32BJ members protest what they say was the illegal firing of a union organizer at a Flushing Chipotle, April 28, 2022. Credit: Ben Fractenberg/THE CITY

“Far too often, massive corporations, like Chipotle, have viewed the fines and occasional lawsuits sparked by their repeated violations of NYC employment laws, such as the Fair Workweek law, as little more than the ‘cost of doing business,” 32BJ SEIU president Kyle Bragg said in a statement on Monday. “These two pieces of legislation aim to force a fundamental rethinking of that business model.”

Last month, workers at a Chipotle in Lansing, Mich. became the first of the company’s 3,000 locations in the country to unionize, voting 11-3 to join the International Brotherhood of Teamsters.

Educating Workers about the Law

Asked about the proposed penalties for repeat offenders, current agency legal director for labor policy and standards Elizabeth Wagoner said the office is prepared to act — including to potentially shut down scofflaws, which she called “a very interesting idea.”

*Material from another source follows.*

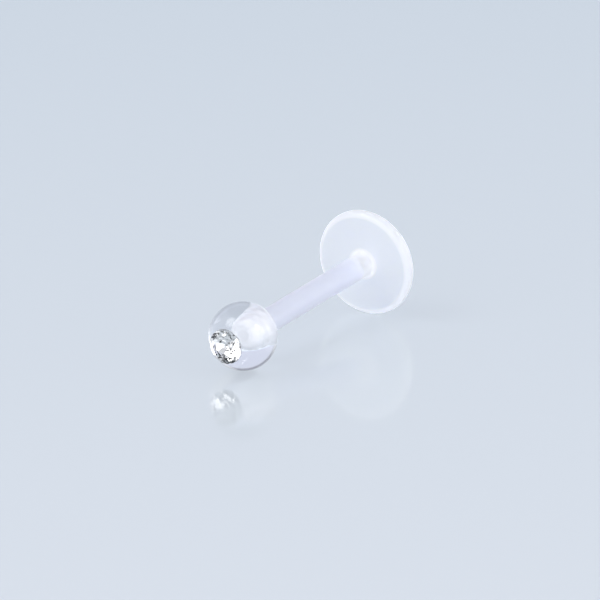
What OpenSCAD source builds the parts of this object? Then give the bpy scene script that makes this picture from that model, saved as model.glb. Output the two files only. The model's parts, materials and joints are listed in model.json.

“We are looking forward to working with the Council on ideas for boosting deterrence for non-compliance. And to the extent a possible revocation could accomplish that goal, we are happy to explore that further,” she told the committee. 

The agency has about 20 investigators on staff working on enforcement cases, Wagoner told THE CITY in an interview on Friday, adding that the agency decides whether to “expand the scope” of an investigation if it receives a high volume of complaints.

That’s one reason the agency went after Chipotle: It received 160 complaints from workers about alleged Fair Workweek and Paid Safe and Sick Leave Violations between 2017, when the former went into effect, and 2019. That’s the year the agency pivoted to a citywide probe into the company’s practices that yielded the $20 million settlement. 

“My goal is to educate people,” Mayuga told THE CITY on Friday. “Because we can be very knowledgeable about the laws in the books, but if the people that are supposed to be protected by those laws don’t know about them then, you know, they don’t really serve any purpose.”